[Stored dataset items]

Start

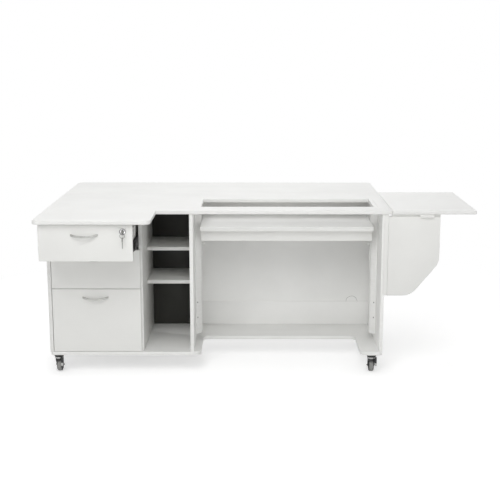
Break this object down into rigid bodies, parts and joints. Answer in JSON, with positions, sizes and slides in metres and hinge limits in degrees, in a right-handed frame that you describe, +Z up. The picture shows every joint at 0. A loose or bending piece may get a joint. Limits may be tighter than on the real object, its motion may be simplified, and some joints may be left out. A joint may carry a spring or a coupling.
{
  "type": "sewing cabinet",
  "caption": "Mobile sewing cabinet with an L-shaped top, a lift platform under a well, a side leaf on a swing-out wing, a rear leaf on stays, lockable drawers and an open cubby",
  "frame": {"origin": "middle of the bounding box's footprint, on the floor under the casters", "axes": "+X to the right along the long side, +Y from the sitter to the back, +Z up"},
  "size_m": [1.91, 1.172, 0.76],
  "materials": {
    "top_board": "white melamine on chipboard, satin, bullnosed edge",
    "white_board": "white melamine on chipboard, satin, edge-banded",
    "back_board": "thin white-faced fibreboard, satin",
    "dark_board": "charcoal-faced fibreboard, matt",
    "drawer_board": "white wrapped board, satin",
    "hinge_steel": "nickel-plated steel",
    "zinc_steel": "zinc-plated rolled steel",
    "white_steel": "white powder-coated steel",
    "black_steel": "black e-coated rolled steel",
    "satin_nickel": "satin nickel",
    "lock_chrome": "polished chrome plate",
    "grey_plastic": "light grey moulded plastic",
    "caster_black": "black powder-coated pressed steel",
    "tread": "dark grey thermoplastic rubber"
  },
  "bodies": {
    "carcass": {"worktop": "top_board", "well_filler": "top_board", "side_leaf": "top_board", "fixed_hinges": "hinge_steel", "leaf_stop_block": "white_board", "left_gable": "white_board", "drawer_gable": "white_board", "knee_gable": "white_board", "right_gable": "white_board", "base_board": "white_board", "back_rail": "white_board", "back_panels": "back_board", "cubby_back": "dark_board", "shelves": "white_board", "wing_batten": "white_board", "lift_columns": "white_board", "lift_rails": "zinc_steel", "stay_rails": "zinc_steel", "runner_channels": "black_steel", "caster_plates": "caster_black"},
    "wing": {"support_wing": "white_board", "wing_hinge_flaps": "hinge_steel"},
    "rear_leaf": {"rear_leaf": "top_board", "rear_hinge_flaps": "hinge_steel", "stay_brackets": "hinge_steel"},
    "stays": {"leaf_stays": "hinge_steel"},
    "lift": {"platform": "top_board", "platform_apron": "white_board", "lift_brackets": "white_steel"},
    "knob_left": {"clamp_knob_left": "grey_plastic"},
    "knob_right": {"clamp_knob_right": "grey_plastic"},
    "top_drawer": {"top_drawer_front": "white_board", "top_drawer_box": "drawer_board", "top_drawer_handle": "satin_nickel", "drawer_lock": "lock_chrome", "top_box_runners": "zinc_steel"},
    "middle_drawer": {"middle_drawer_front": "white_board", "middle_drawer_box": "drawer_board", "middle_drawer_handle": "satin_nickel", "middle_box_runners": "zinc_steel"},
    "low_drawer": {"low_drawer_front": "white_board", "low_drawer_box": "drawer_board", "low_drawer_handle": "satin_nickel", "low_box_runners": "zinc_steel"},
    "top_middles": {"top_runner_middles": "zinc_steel"},
    "middle_middles": {"middle_runner_middles": "zinc_steel"},
    "low_middles": {"low_runner_middles": "zinc_steel"},
    "key": {"key": "lock_chrome"},
    "key_ring": {"key_ring": "lock_chrome"},
    "spare_key": {"spare_key": "lock_chrome"},
    "fork_front_left": {"fork_front_left": "caster_black"},
    "wheel_front_left": {"wheel_front_left": "tread"},
    "fork_front_right": {"fork_front_right": "caster_black"},
    "wheel_front_right": {"wheel_front_right": "tread"},
    "fork_back_left": {"fork_back_left": "caster_black"},
    "wheel_back_left": {"wheel_back_left": "tread"},
    "fork_back_right": {"fork_back_right": "caster_black"},
    "wheel_back_right": {"wheel_back_right": "tread"},
    "brake_left": {"brake_lever_left": "grey_plastic"},
    "brake_right": {"brake_lever_right": "grey_plastic"}
  },
  "joints": [
    {"name": "wing_swing", "type": "hinge", "parent": "carcass", "child": "wing", "pos_m": [0.56925, -0.2875, 0.55], "axis": [0, 0, 1], "range_deg": [0, 88]},
    {"name": "rear_leaf_fold", "type": "hinge", "parent": "carcass", "child": "rear_leaf", "pos_m": [0, 0.2355, 0.7385], "axis": [1, 0, 0], "range_deg": [-90, 0]},
    {"name": "stay_turn", "type": "hinge", "parent": "rear_leaf", "child": "stays", "pos_m": [0, 0.4355, 0.73], "axis": [1, 0, 0], "range_deg": [0, 132.3]},
    {"name": "lift_slide", "type": "slide", "parent": "carcass", "child": "lift", "axis": [0, 0, 1], "range_m": [-0.33, 0.06]},
    {"name": "knob_left_turn", "type": "hinge", "parent": "lift", "child": "knob_left", "pos_m": [-0.255, -0.1, 0.5725], "axis": [1, 0, 0], "range_deg": [0, 180]},
    {"name": "knob_right_turn", "type": "hinge", "parent": "lift", "child": "knob_right", "pos_m": [0.497, -0.1, 0.5725], "axis": [1, 0, 0], "range_deg": [0, 180]},
    {"name": "top_drawer_slide", "type": "slide", "parent": "carcass", "child": "top_drawer", "axis": [0, -1, 0], "range_m": [-0.247, 0.15]},
    {"name": "middle_drawer_slide", "type": "slide", "parent": "carcass", "child": "middle_drawer", "axis": [0, -1, 0], "range_m": [0, 0.397]},
    {"name": "low_drawer_slide", "type": "slide", "parent": "carcass", "child": "low_drawer", "axis": [0, -1, 0], "range_m": [0, 0.397]},
    {"name": "top_middles_slide", "type": "slide", "parent": "carcass", "child": "top_middles", "axis": [0, -1, 0], "range_m": [-0.1235, 0.075]},
    {"name": "middle_middles_slide", "type": "slide", "parent": "carcass", "child": "middle_middles", "axis": [0, -1, 0], "range_m": [0, 0.1985]},
    {"name": "low_middles_slide", "type": "slide", "parent": "carcass", "child": "low_middles", "axis": [0, -1, 0], "range_m": [0, 0.1985]},
    {"name": "key_turn", "type": "hinge", "parent": "top_drawer", "child": "key", "pos_m": [-0.578, -0.556, 0.708], "axis": [0, -1, 0], "range_deg": [0, 90]},
    {"name": "key_ring_hang", "type": "hinge", "parent": "key", "child": "key_ring", "pos_m": [-0.578, -0.5705, 0.69876], "axis": [0, -1, 0], "range_deg": [-90, 0]},
    {"name": "spare_key_swing", "type": "hinge", "parent": "key_ring", "child": "spare_key", "pos_m": [-0.578, -0.5705, 0.69182], "axis": [0, 1, 0], "range_deg": [-40, 40]},
    {"name": "swivel_front_left", "type": "hinge", "parent": "carcass", "child": "fork_front_left", "pos_m": [-0.921, -0.271, 0.07], "axis": [0, 0, 1], "continuous": true},
    {"name": "roll_front_left", "type": "hinge", "parent": "fork_front_left", "child": "wheel_front_left", "pos_m": [-0.921, -0.253, 0.029], "axis": [1, 0, 0], "continuous": true},
    {"name": "swivel_front_right", "type": "hinge", "parent": "carcass", "child": "fork_front_right", "pos_m": [0.512, -0.271, 0.07], "axis": [0, 0, 1], "continuous": true},
    {"name": "roll_front_right", "type": "hinge", "parent": "fork_front_right", "child": "wheel_front_right", "pos_m": [0.512, -0.253, 0.029], "axis": [1, 0, 0], "continuous": true},
    {"name": "swivel_back_left", "type": "hinge", "parent": "carcass", "child": "fork_back_left", "pos_m": [-0.921, 0.137, 0.07], "axis": [0, 0, 1], "continuous": true},
    {"name": "roll_back_left", "type": "hinge", "parent": "fork_back_left", "child": "wheel_back_left", "pos_m": [-0.921, 0.155, 0.029], "axis": [1, 0, 0], "continuous": true},
    {"name": "swivel_back_right", "type": "hinge", "parent": "carcass", "child": "fork_back_right", "pos_m": [0.512, 0.137, 0.07], "axis": [0, 0, 1], "continuous": true},
    {"name": "roll_back_right", "type": "hinge", "parent": "fork_back_right", "child": "wheel_back_right", "pos_m": [0.512, 0.155, 0.029], "axis": [1, 0, 0], "continuous": true},
    {"name": "brake_left_press", "type": "hinge", "parent": "fork_front_left", "child": "brake_left", "pos_m": [-0.921, -0.265, 0.0622], "axis": [1, 0, 0], "range_deg": [0, 14]},
    {"name": "brake_right_press", "type": "hinge", "parent": "fork_front_right", "child": "brake_right", "pos_m": [0.512, -0.265, 0.0622], "axis": [1, 0, 0], "range_deg": [0, 14]}
  ],
  "couplings": [
    {"joint": "stay_turn", "follows": "rear_leaf_fold", "ratio": -1.4695},
    {"joint": "key_ring_hang", "follows": "key_turn", "ratio": -1},
    {"joint": "top_middles_slide", "follows": "top_drawer_slide", "ratio": 0.5},
    {"joint": "middle_middles_slide", "follows": "middle_drawer_slide", "ratio": 0.5},
    {"joint": "low_middles_slide", "follows": "low_drawer_slide", "ratio": 0.5}
  ]
}
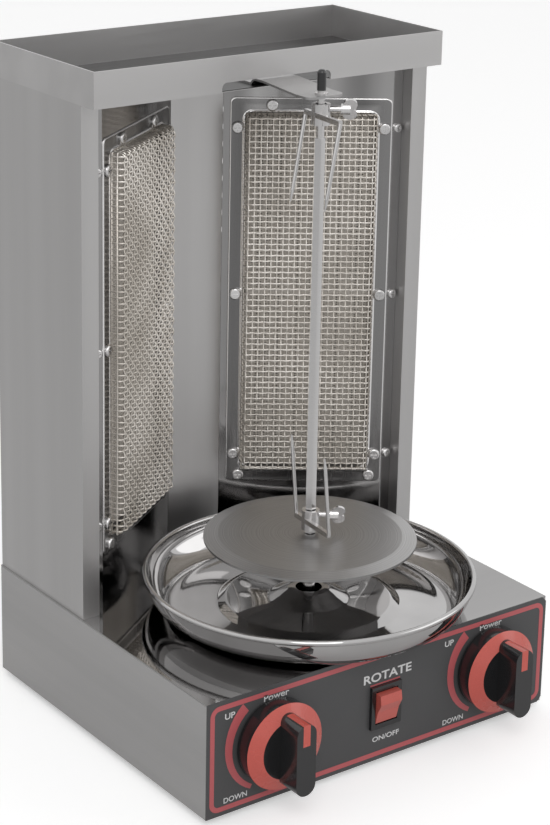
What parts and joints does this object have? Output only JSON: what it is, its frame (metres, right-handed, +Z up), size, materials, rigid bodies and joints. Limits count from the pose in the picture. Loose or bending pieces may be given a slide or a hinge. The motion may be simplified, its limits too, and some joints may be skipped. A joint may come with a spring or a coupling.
{
  "type": "vertical broiler",
  "caption": "Counter-top vertical rotisserie: slanted gas burners with mesh cages behind a motor-driven spit, drip pan, warming tray on top and knobs with a rocker switch in front.",
  "frame": {"origin": "middle of the bounding box at the bottom of the feet", "axes": "+Z up along the spit, +X to the right seen from the front, +Y to the back"},
  "size_m": [0.29, 0.316, 0.4673],
  "materials": {
    "brushed": "brushed",
    "mirror_steel": "mirror polish",
    "bright": "bright polish",
    "mesh": "woven wire",
    "screw": "satin",
    "ceramic": "matt, porous",
    "zinc": "galvanised",
    "brass": "machined",
    "alu": "as drawn",
    "overlay": "satin film",
    "black": "gloss",
    "red": "gloss",
    "rubber": "matt",
    "nylon": "moulded"
  },
  "bodies": {
    "chassis": {"arm_bush": "brass", "back_panel": "brushed", "base_wrap": "brushed", "bottom_cover": "zinc", "burner_screws": "screw", "centre_panel": "brushed", "chassis_screws": "screw", "control_overlay": "overlay", "cord_gland": "black", "deck_plate": "mirror_steel", "feet": "rubber", "front_plate": "zinc", "gas_inlet": "brass", "gas_manifold": "alu", "gear_motor": "zinc", "injectors": "brass", "left_burner_frame": "mirror_steel", "left_burner_housing": "zinc", "left_burner_plate": "mirror_steel", "left_ceramic_tiles": "ceramic", "left_feed_tube": "alu", "left_gas_valve": "brass", "left_mesh_cage": "mesh", "left_mixing_tube": "alu", "left_side_panel": "brushed", "motor_bracket": "zinc", "right_burner_frame": "mirror_steel", "right_burner_housing": "zinc", "right_burner_plate": "mirror_steel", "right_ceramic_tiles": "ceramic", "right_feed_tube": "alu", "right_gas_valve": "brass", "right_mesh_cage": "mesh", "right_mixing_tube": "alu", "right_side_panel": "brushed", "shaft_bush": "brass", "spit_arm": "brushed", "switch_bezel": "black", "switch_body": "black", "terminal_block": "nylon", "top_cover": "brushed", "top_tray": "brushed"},
    "spit": {"spit_shaft": "bright", "spit_cross_pin": "screw", "spit_cap": "black", "meat_disc": "brushed", "drive_coupling": "bright", "drive_shaft": "alu"},
    "upper_clamp": {"upper_fork": "bright"},
    "lower_clamp": {"lower_fork": "bright"},
    "upper_screw": {"upper_wing_screw": "screw"},
    "lower_screw": {"lower_wing_screw": "screw"},
    "left_control": {"left_knob": "black", "left_knob_marker": "red", "left_valve_stem": "brass"},
    "right_control": {"right_knob": "black", "right_knob_marker": "red", "right_valve_stem": "brass"},
    "rocker": {"switch_rocker": "red"},
    "pan": {"drip_pan": "bright"}
  },
  "joints": [
    {"name": "spit_spin", "type": "hinge", "parent": "chassis", "child": "spit", "pos_m": [0, -0.036, 0.1], "axis": [0, 0, 1], "continuous": true},
    {"name": "upper_fork_slide", "type": "slide", "parent": "spit", "child": "upper_clamp", "axis": [0, 0, 1], "range_m": [-0.11, 0]},
    {"name": "lower_fork_slide", "type": "slide", "parent": "spit", "child": "lower_clamp", "axis": [0, 0, 1], "range_m": [0, 0.05]},
    {"name": "upper_screw_turn", "type": "hinge", "parent": "upper_clamp", "child": "upper_screw", "pos_m": [0, -0.036, 0.4366], "axis": [0.8192, -0.5736, 0], "range_deg": [0, 360]},
    {"name": "lower_screw_turn", "type": "hinge", "parent": "lower_clamp", "child": "lower_screw", "pos_m": [0, -0.036, 0.1519], "axis": [0.8192, -0.5736, 0], "range_deg": [0, 360]},
    {"name": "left_knob_turn", "type": "hinge", "parent": "chassis", "child": "left_control", "pos_m": [-0.093, -0.122, 0.0479], "axis": [0, -1, 0], "range_deg": [0, 150]},
    {"name": "right_knob_turn", "type": "hinge", "parent": "chassis", "child": "right_control", "pos_m": [0.093, -0.122, 0.0479], "axis": [0, -1, 0], "range_deg": [0, 150]},
    {"name": "rocker_tip", "type": "hinge", "parent": "chassis", "child": "rocker", "pos_m": [0, -0.1215, 0.045], "axis": [-1, 0, 0], "range_deg": [0, 12]},
    {"name": "pan_lift", "type": "slide", "parent": "chassis", "child": "pan", "axis": [0, 0, 1], "range_m": [0, 0.025]}
  ]
}
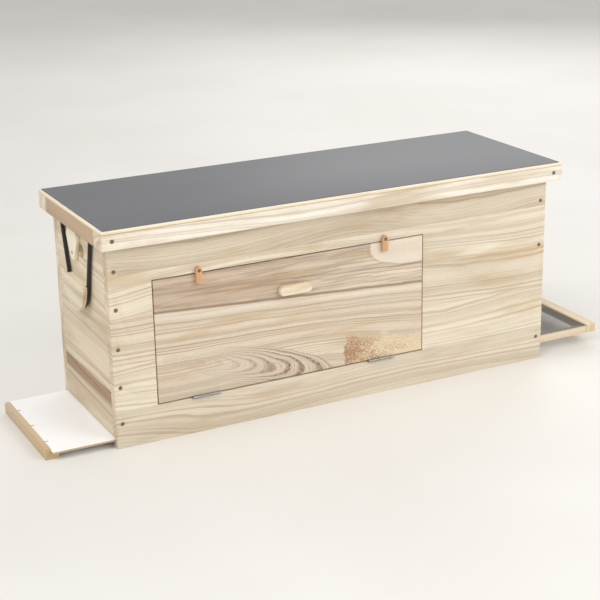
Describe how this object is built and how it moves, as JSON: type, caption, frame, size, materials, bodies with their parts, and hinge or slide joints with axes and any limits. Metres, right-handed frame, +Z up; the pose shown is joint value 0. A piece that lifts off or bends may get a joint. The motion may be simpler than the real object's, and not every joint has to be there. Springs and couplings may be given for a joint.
{
  "type": "long horizontal beehive",
  "caption": "Long wooden beehive with a flat lift-off lid, a bottom-hinged observation door, a slide-out tray and a slide-out mesh floor.",
  "frame": {"origin": "middle of the box's footprint, on the surface it stands on, under the middle crosspiece", "axes": "+X along the box from the entrance end to the mesh floor's end, -Y towards the observation door, +Z up"},
  "size_m": [1.307, 0.366, 0.4503],
  "materials": {
    "paulownia": "planed, edge-glued, uncoated",
    "paulownia_rim": "planed, uncoated",
    "figured_paulownia": "planed, figured, uncoated",
    "beech": "sanded",
    "maple": "sanded",
    "inner_softwood": "sawn and planed",
    "birch_ply": "bare bevelled edge",
    "grey_film": "smooth matt film",
    "softboard": "rough wood fibre",
    "white_board": "smooth white coating",
    "steel": "bright zinc",
    "brown_screw": "dark, dull",
    "steel_mesh": "woven wire",
    "clear_pane": "clear",
    "black_elastic": "braided cover over rubber",
    "wax_foundation": "pressed beeswax"
  },
  "bodies": {
    "hive_body": {"front_board": "paulownia", "back_board": "paulownia", "left_end_board": "paulownia", "right_end_board": "paulownia", "right_bottom_rail": "paulownia", "crosspiece_left": "inner_softwood", "crosspiece_middle": "inner_softwood", "crosspiece_right": "inner_softwood", "mesh_runner_front": "inner_softwood", "mesh_runner_back": "inner_softwood", "mesh_guide_front": "inner_softwood", "mesh_guide_back": "inner_softwood", "window_pane": "clear_pane", "cleat_left": "paulownia", "cleat_right": "paulownia", "button_screw_left": "brown_screw", "button_screw_right": "brown_screw", "cover_screw": "brown_screw", "hinge_left_fixed_leaf": "steel", "hinge_right_fixed_leaf": "steel", "hinge_left_pin": "steel", "hinge_right_pin": "steel", "division_board": "inner_softwood", "comb_frame_1": "inner_softwood", "comb_frame_2": "inner_softwood", "comb_frame_3": "inner_softwood", "comb_frame_4": "inner_softwood", "comb_frame_5": "inner_softwood", "comb_frame_6": "inner_softwood", "foundation_1": "wax_foundation", "foundation_2": "wax_foundation", "foundation_3": "wax_foundation", "foundation_4": "wax_foundation", "foundation_5": "wax_foundation", "foundation_6": "wax_foundation"},
    "lid": {"lid_front_rim": "paulownia_rim", "lid_back_rim": "paulownia_rim", "lid_left_rim": "paulownia_rim", "lid_right_rim": "paulownia_rim", "lid_panel": "birch_ply", "lid_facing": "grey_film", "lid_insulation": "softboard"},
    "elastic_left": {"elastic_loop_left": "black_elastic"},
    "elastic_right": {"elastic_loop_right": "black_elastic"},
    "door": {"door_panel": "figured_paulownia", "door_pull": "maple", "hinge_left_door_leaf": "steel", "hinge_right_door_leaf": "steel"},
    "button_left": {"turn_button_left": "beech"},
    "button_right": {"turn_button_right": "beech"},
    "cover": {"entrance_cover": "maple"},
    "tray": {"tray_plate": "white_board", "tray_lath": "paulownia_rim"},
    "mesh_floor": {"mesh_end_lath": "paulownia_rim", "mesh_front_rail": "paulownia_rim", "mesh_back_rail": "paulownia_rim", "mesh_inner_rail": "paulownia_rim", "mesh_sheet": "steel_mesh"}
  },
  "joints": [
    {"name": "lid_lift", "type": "slide", "parent": "hive_body", "child": "lid", "axis": [0, 0, 1], "range_m": [0, 0.2]},
    {"name": "loop_left_swing", "type": "hinge", "parent": "lid", "child": "elastic_left", "pos_m": [-0.505, 0, 0.4063], "axis": [0, 1, 0], "range_deg": [0, 60], "deforming": ["elastic_loop_left"]},
    {"name": "loop_right_swing", "type": "hinge", "parent": "lid", "child": "elastic_right", "pos_m": [0.505, 0, 0.4063], "axis": [0, -1, 0], "range_deg": [0, 60], "deforming": ["elastic_loop_right"]},
    {"name": "door_hinge", "type": "hinge", "parent": "hive_body", "child": "door", "pos_m": [-0.11, -0.15595, 0.0766], "axis": [1, 0, 0], "range_deg": [0, 105]},
    {"name": "button_left_turn", "type": "hinge", "parent": "hive_body", "child": "button_left", "pos_m": [-0.317, -0.158, 0.338], "axis": [0, -1, 0], "range_deg": [-100, 100]},
    {"name": "button_right_turn", "type": "hinge", "parent": "hive_body", "child": "button_right", "pos_m": [0.097, -0.158, 0.338], "axis": [0, -1, 0], "range_deg": [-100, 100]},
    {"name": "cover_turn", "type": "hinge", "parent": "hive_body", "child": "cover", "pos_m": [-0.5043, 0.022, 0.356], "axis": [1, 0, 0], "range_deg": [-20, 73]},
    {"name": "tray_slide", "type": "slide", "parent": "hive_body", "child": "tray", "axis": [-1, 0, 0], "range_m": [-0.127, 0.75]},
    {"name": "mesh_slide", "type": "slide", "parent": "hive_body", "child": "mesh_floor", "axis": [1, 0, 0], "range_m": [-0.168, 0.75]}
  ]
}
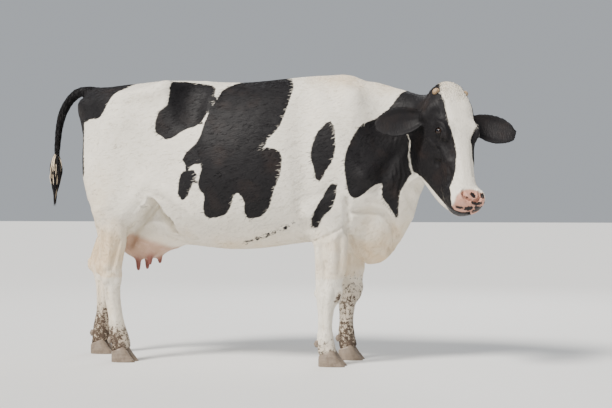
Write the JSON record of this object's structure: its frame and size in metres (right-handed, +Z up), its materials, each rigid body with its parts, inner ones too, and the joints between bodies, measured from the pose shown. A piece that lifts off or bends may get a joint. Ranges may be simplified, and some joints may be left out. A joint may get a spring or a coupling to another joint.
{
  "type": "cow",
  "caption": "Life-size standing dairy cow with a black-and-white coat, its head turned to its right, as a still display model.",
  "frame": {"origin": "middle of the base of the bounding box, at floor level", "axes": "+X forward along the body, +Y to the cow's left, +Z up"},
  "size_m": [2.3844, 0.831, 1.441],
  "materials": {
    "white_coat": "short haired hide, cream white",
    "black_coat": "short haired hide, brown black, slightly glossy",
    "udder_skin": "bare skin, matt, pink brown",
    "hoof_horn": "horn, satin, grown in fine rings",
    "horn_bud": "horn, matt tan",
    "eye": "wet and glossy, dark brown"
  },
  "bodies": {
    "root": {"trunk": "white_coat", "tail": "black_coat", "tail_switch": "black_coat", "neck": "black_coat", "head": "black_coat", "ear_right": "black_coat", "eye_right": "eye", "horn_bud_right": "horn_bud", "ear_left": "black_coat", "eye_left": "eye", "horn_bud_left": "horn_bud", "claw_fore_right_inner": "hoof_horn", "dewclaw_fore_right_inner": "hoof_horn", "claw_fore_right_outer": "hoof_horn", "dewclaw_fore_right_outer": "hoof_horn", "leg_fore_right": "white_coat", "claw_fore_left_inner": "hoof_horn", "dewclaw_fore_left_inner": "hoof_horn", "claw_fore_left_outer": "hoof_horn", "dewclaw_fore_left_outer": "hoof_horn", "leg_fore_left": "white_coat", "claw_hind_right_inner": "hoof_horn", "dewclaw_hind_right_inner": "hoof_horn", "claw_hind_right_outer": "hoof_horn", "dewclaw_hind_right_outer": "hoof_horn", "leg_hind_right": "white_coat", "claw_hind_left_inner": "hoof_horn", "dewclaw_hind_left_inner": "hoof_horn", "claw_hind_left_outer": "hoof_horn", "dewclaw_hind_left_outer": "hoof_horn", "leg_hind_left": "white_coat", "teat_rear_right": "udder_skin", "teat_rear_left": "udder_skin", "teat_front_right": "udder_skin", "teat_front_left": "udder_skin", "udder": "udder_skin"}
  },
  "joints": []
}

End

What you should do — Copy each line holding the word "joints" from the listing above.

Answer below —
Break this object down into rigid bodies, parts and joints. Answer in JSON, with positions, sizes and slides in metres and hinge limits in degrees, in a right-handed frame that you describe, +Z up. The picture shows every joint at 0. A loose or bending piece may get a joint. Limits may be tighter than on the real object, its motion may be simplified, and some joints may be left out. A joint may carry a spring or a coupling.
  "joints": [
What parts and joints does this object have? Output only JSON: what it is, its frame (metres, right-handed, +Z up), size, materials, rigid bodies and joints. Limits count from the pose in the picture. Loose or bending pieces may be given a slide or a hinge. The motion may be simplified, its limits too, and some joints may be skipped. A joint may come with a spring or a coupling.
  "joints": [
Describe how this object is built and how it moves, as JSON: type, caption, frame, size, materials, bodies with their parts, and hinge or slide joints with axes and any limits. Metres, right-handed frame, +Z up; the pose shown is joint value 0. A piece that lifts off or bends may get a joint. The motion may be simpler than the real object's, and not every joint has to be there. Springs and couplings may be given for a joint.
  "joints": [
Write the JSON record of this object's structure: its frame and size in metres (right-handed, +Z up), its materials, each rigid body with its parts, inner ones too, and the joints between bodies, measured from the pose shown. A piece that lifts off or bends may get a joint. Ranges may be simplified, and some joints may be left out. A joint may get a spring or a coupling to another joint.
  "joints": []